WHAT YOU ARE ASKED TO DO: Restate each of the lines given below, word for word.

SUPPLIED DATA:
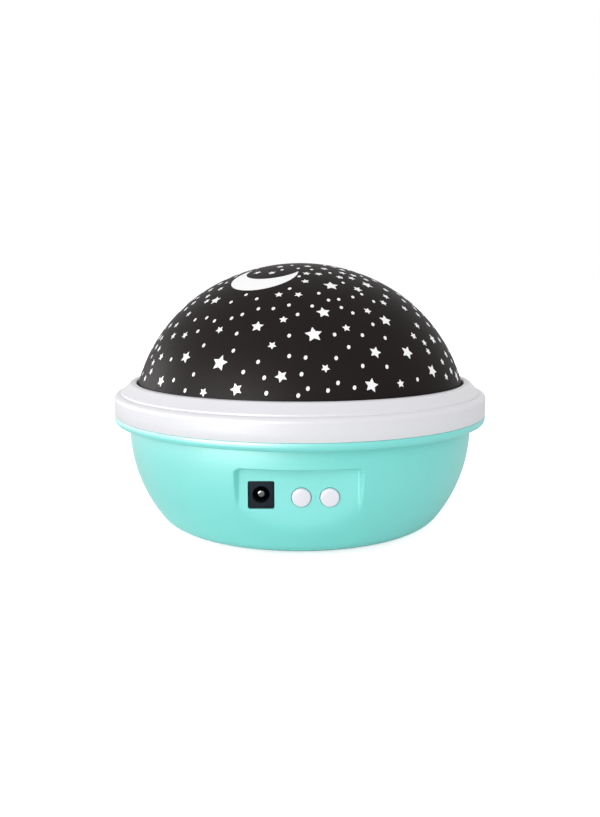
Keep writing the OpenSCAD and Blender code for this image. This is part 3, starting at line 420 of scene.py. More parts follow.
nylon = finish(
    "nylon", tone(236, 229, 205), tone(228, 220, 196),
    patch=8, rough=(0.4, 0.5), grain=0.2, grain_depth=0.004, Subsurface_Weight=0.1)
button_white = finish(
    "button_white", tone(234, 229, 237), tone(229, 225, 233),
    patch=5, rough=(0.3, 0.38), grain=0.2, grain_depth=0.002)
socket_black = finish(
    "socket_slate", tone(34, 40, 48), tone(30, 35, 42),
    patch=4, rough=(0.46, 0.56), grain=0.18, grain_depth=0.004, Specular_IOR_Level=0.1, IOR=1.3)
black_plastic = finish(
    "black_plastic", tone(34, 34, 38), tone(27, 27, 31),
    patch=5, rough=(0.42, 0.52), grain=0.2, grain_depth=0.004)
steel = finish(
    "zinc_steel", tone(196, 198, 202), tone(176, 178, 184),
    patch=5, rough=(0.24, 0.36), grain=0.12, grain_depth=0.004, stretch=(1, 1, 5), Metallic=1.0)
nickel = finish(
    "nickel", tone(222, 220, 212), tone(204, 201, 192),
    patch=4, rough=(0.14, 0.24), grain=0.1, grain_depth=0.003, Metallic=1.0)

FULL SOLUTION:
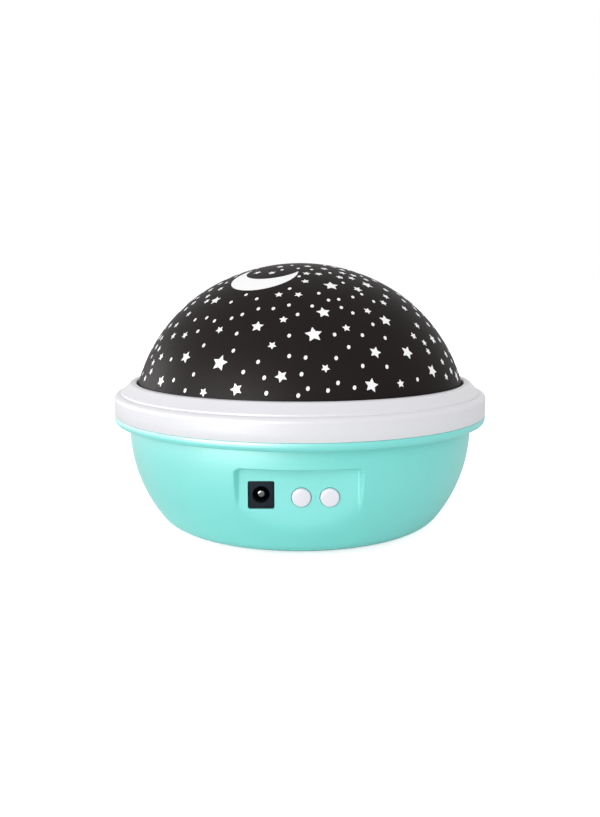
Keep writing the OpenSCAD and Blender code for this image. This is part 3, starting at line 420 of scene.py. More parts follow.
nylon = finish(
    "nylon", tone(236, 229, 205), tone(228, 220, 196),
    patch=8, rough=(0.4, 0.5), grain=0.2, grain_depth=0.004, Subsurface_Weight=0.1)
button_white = finish(
    "button_white", tone(234, 229, 237), tone(229, 225, 233),
    patch=5, rough=(0.3, 0.38), grain=0.2, grain_depth=0.002)
socket_black = finish(
    "socket_slate", tone(34, 40, 48), tone(30, 35, 42),
    patch=4, rough=(0.46, 0.56), grain=0.18, grain_depth=0.004, Specular_IOR_Level=0.1, IOR=1.3)
black_plastic = finish(
    "black_plastic", tone(34, 34, 38), tone(27, 27, 31),
    patch=5, rough=(0.42, 0.52), grain=0.2, grain_depth=0.004)
steel = finish(
    "zinc_steel", tone(196, 198, 202), tone(176, 178, 184),
    patch=5, rough=(0.24, 0.36), grain=0.12, grain_depth=0.004, stretch=(1, 1, 5), Metallic=1.0)
nickel = finish(
    "nickel", tone(222, 220, 212), tone(204, 201, 192),
    patch=4, rough=(0.14, 0.24), grain=0.1, grain_depth=0.003, Metallic=1.0)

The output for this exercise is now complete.